If Prompt2MTV made your workflow easier, consider supporting development:
Everything below is for contributors and anyone building from source.
git clone https://github.com/RorriMaesu/Prompt2MTV.git
cd Prompt2MTV
python -m venv .venv
.\.venv\Scripts\Activate.ps1
pip install -r requirements.txt
python ltx_queue_manager.pyPrerequisites
| Tool | Required for | Download |
|---|---|---|
| Python 3.11+ + venv | Both build targets | python.org |
| Inno Setup 6 | Installer only (build_installer.bat) |
jrsoftware.org |
PyInstaller is installed automatically by the build script; you don't need to install it manually.

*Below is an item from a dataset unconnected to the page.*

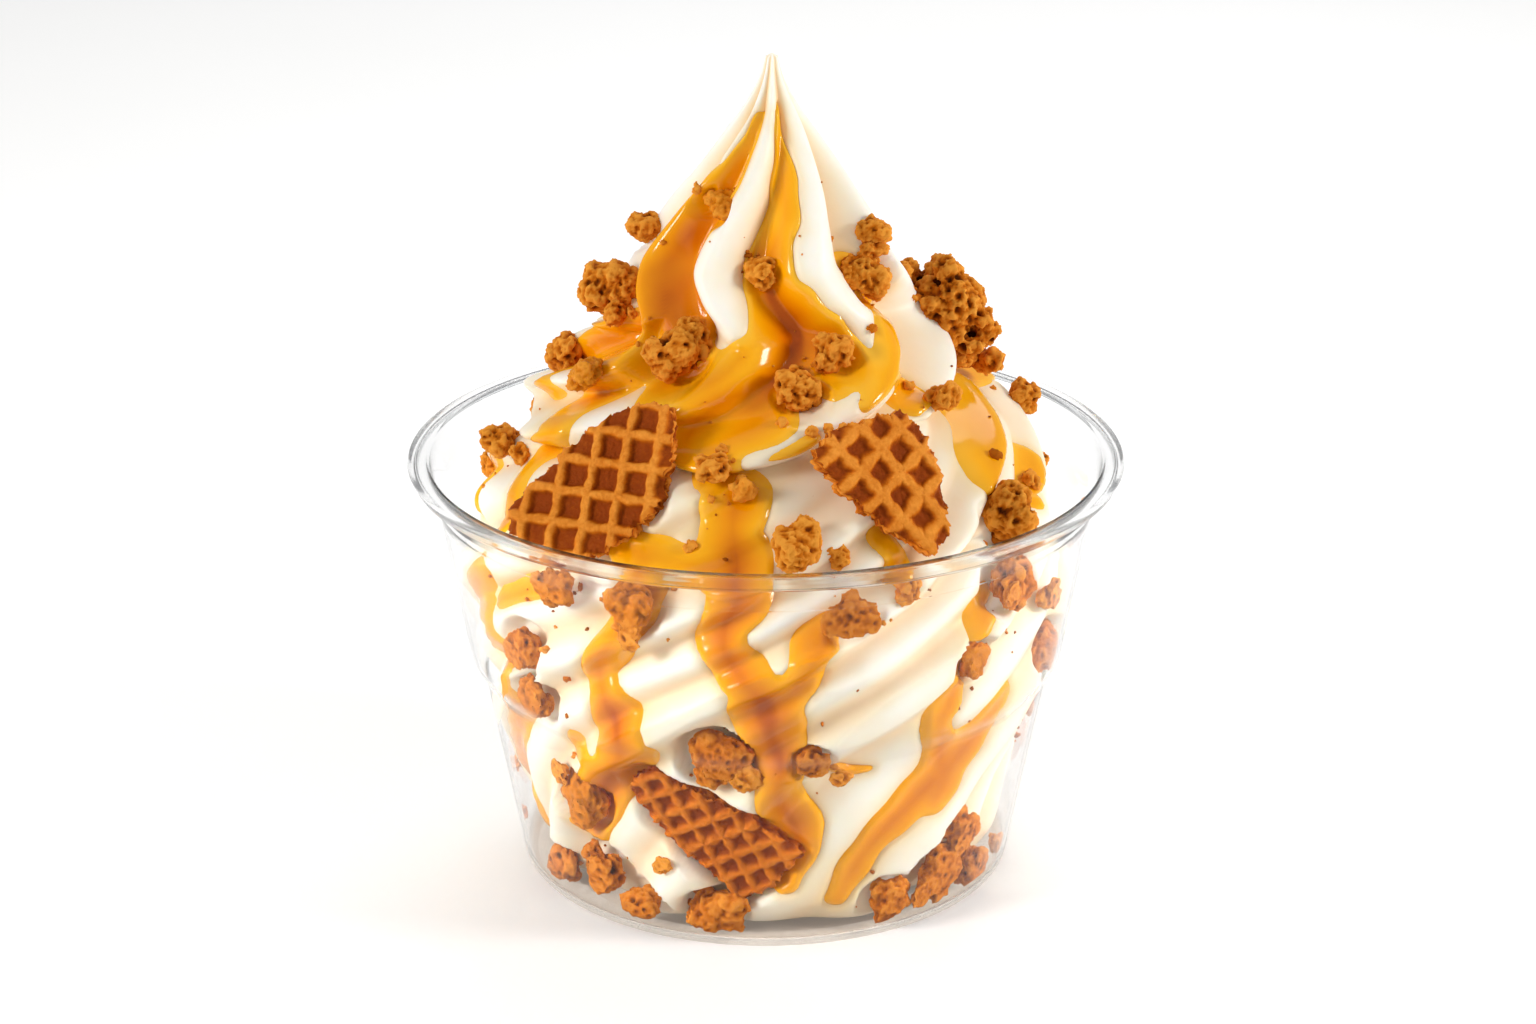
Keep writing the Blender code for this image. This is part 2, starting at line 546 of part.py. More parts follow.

Build the standalone EXE (no installer, just the runnable folder):
.\build_exe.bat
# Output: dist\Prompt2MTV\Prompt2MTV.exeBuild the Windows installer (runs build_exe.bat first, then packages with Inno Setup):
.\build_installer.bat
# Output: dist_installer\Prompt2MTV-Setup-3.3.0.exeRun the resulting Prompt2MTV-Setup-3.3.0.exe to install the app — it adds a desktop shortcut and Start Menu entry.
.\tools\Install-Prompt2MTVRelease.ps1Closes any running instance, uninstalls the previous version, reinstalls from the latest installer in dist_installer, and recreates the desktop shortcut.
| File | Purpose |
|---|---|
ltx_queue_manager.py |
Main app entry point and UI |
model_downloader.py |
Streamed model downloads with resume and SHA-256 verification |
model_manifest.json |
Required-model manifest for auditing and auto-download |
video_ltx2_3_t2v.json |
LTX 2.3 text-to-video ComfyUI workflow |
ACE_Step_AI_Music_Generator_Workflow.json |
ACE-Step music generation workflow |
Prompt2MTV.spec |
PyInstaller build config |
Prompt2MTV.iss |
Inno Setup installer config |
build_exe.bat / build_installer.bat |
Build scripts |
- Node ID fragility — Workflows use hardcoded node IDs. Editing them in the ComfyUI graph editor may renumber IDs and break the payload mapper.
- Process management — ComfyUI runs as a subprocess. Force-killing the app can leave zombie processes holding port 8188.
- VRAM contention — Video and music generation share one ComfyUI instance. Running both concurrently will OOM. The queue enforces single-job execution.
- XL music models — ACE-Step 1.5-XL models require ≥12 GB VRAM (≥20 GB recommended). A warning label is shown in the Music tab.
- Variable framerate — ComfyUI outputs can drift to VFR. The stitcher normalizes with
-vsync 1 -r 24to maintain audio sync.